(continued from Part 7; images are my father's work.)
By my father's childhood home , c.2008 |
I admired my father’s sketches… and in my adult life, he enthusiastically appreciated mine. But there was still the desire to hear my father’s approval whenever I showed him what I had accomplished at the end of a day sketching.
As my father battled cancer, I visited him from Canada three times. With each visit, my impulse to sketch the city of Nagasaki – my father’s home town—intensified as the desire to know more about my father grew with the reality of his impending death. I sketched as much as I could on my trips, and delighted in showing the results the next day by his hospital bed, discussing the exact location and other experiences, encounters, and details. Often, these led him to reminisce about his own memories in the city.
His fondest memories were about the home in the now-historic Minamiyamate neighbourhood of Nagasaki where he grew up, and the adjacent narrow stone-paved lane that frames a wonderful vista towards Nagasaki Bay. This was the last place he visited.

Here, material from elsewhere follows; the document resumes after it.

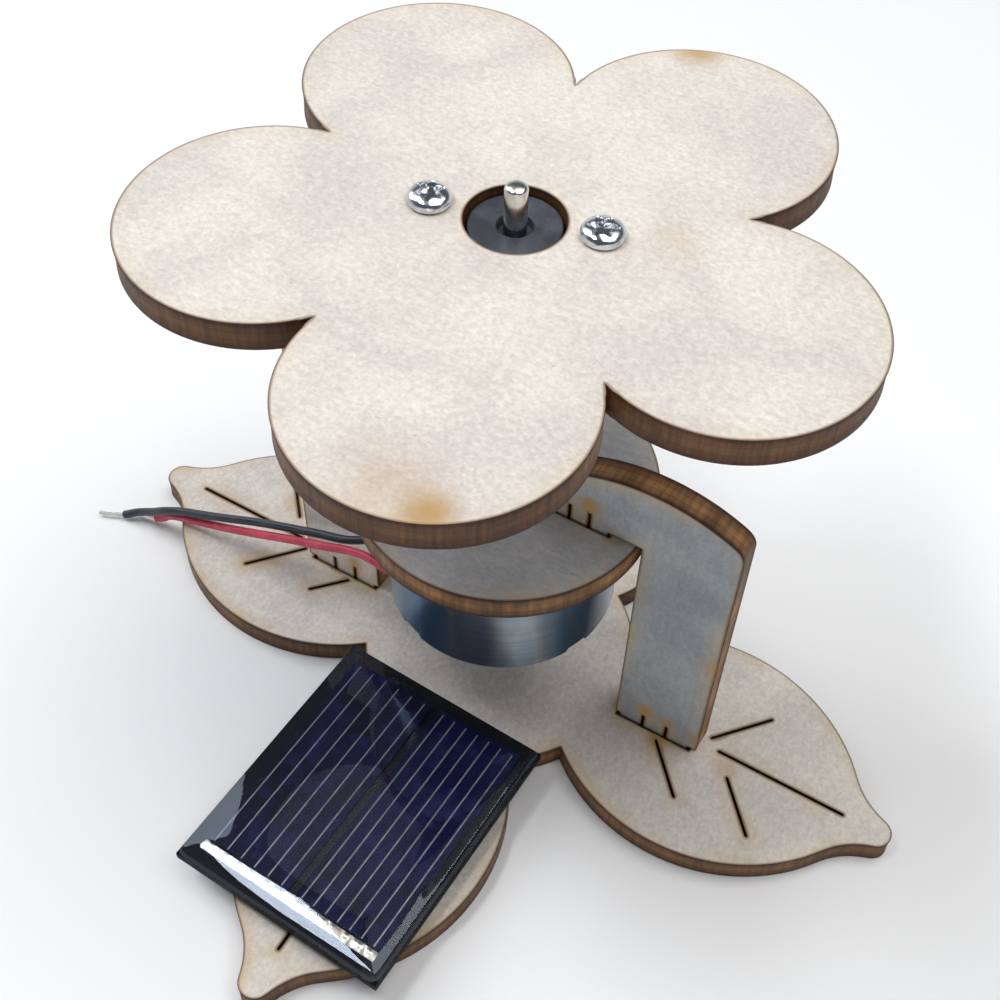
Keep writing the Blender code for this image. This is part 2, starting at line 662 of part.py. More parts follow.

By my fourth and last trip, my father would no longer be around to discuss my walks around town and his own intimate memories... I miss these conversations, and still have momentary impulses to scan and e-mail sketches to him after a good sketching day.
I left photocopies of all my sketches with my father at each visit. After the funeral, I learned that (true to his deskwork-centred managerial career) while he was still lucid, he catalogued all my Nagasaki sketches in hand written lists, complete with the date of execution, size, medium, and location (which he had remembered). I was touched.